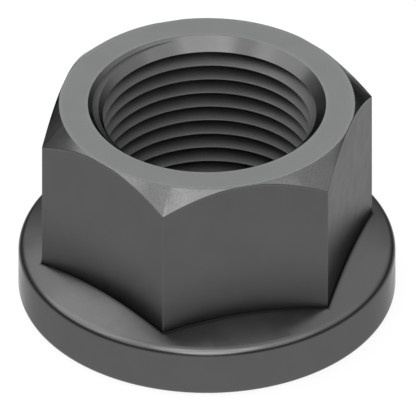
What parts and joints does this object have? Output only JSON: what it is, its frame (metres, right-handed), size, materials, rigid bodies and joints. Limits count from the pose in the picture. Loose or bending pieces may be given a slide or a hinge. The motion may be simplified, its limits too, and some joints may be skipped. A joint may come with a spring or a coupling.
{
  "type": "flange nut",
  "caption": "Tall hexagon nut with a round sloping flange, bevelled crown and a countersunk through hole with a fine left-hand metric thread.",
  "frame": {"origin": "centre of the flange's flat bearing face, on the thread's axis", "axes": "+Z along the thread from the bearing face to the top face; two corners of the hexagon lie on X and two spanner flats face +Y and -Y"},
  "size_m": [0.034, 0.034, 0.0204],
  "materials": {
    "blackened_steel": "satin"
  },
  "bodies": {
    "root": {"flange_nut": "blackened_steel"}
  },
  "joints": []
}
============================================================
> **TASK DETAILS**
Write out the listing once more, matching it exactly.

> **RESPONSE**
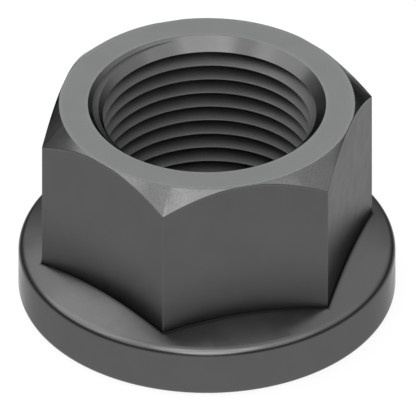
What parts and joints does this object have? Output only JSON: what it is, its frame (metres, right-handed), size, materials, rigid bodies and joints. Limits count from the pose in the picture. Loose or bending pieces may be given a slide or a hinge. The motion may be simplified, its limits too, and some joints may be skipped. A joint may come with a spring or a coupling.
{
  "type": "flange nut",
  "caption": "Tall hexagon nut with a round sloping flange, bevelled crown and a countersunk through hole with a fine left-hand metric thread.",
  "frame": {"origin": "centre of the flange's flat bearing face, on the thread's axis", "axes": "+Z along the thread from the bearing face to the top face; two corners of the hexagon lie on X and two spanner flats face +Y and -Y"},
  "size_m": [0.034, 0.034, 0.0204],
  "materials": {
    "blackened_steel": "satin"
  },
  "bodies": {
    "root": {"flange_nut": "blackened_steel"}
  },
  "joints": []
}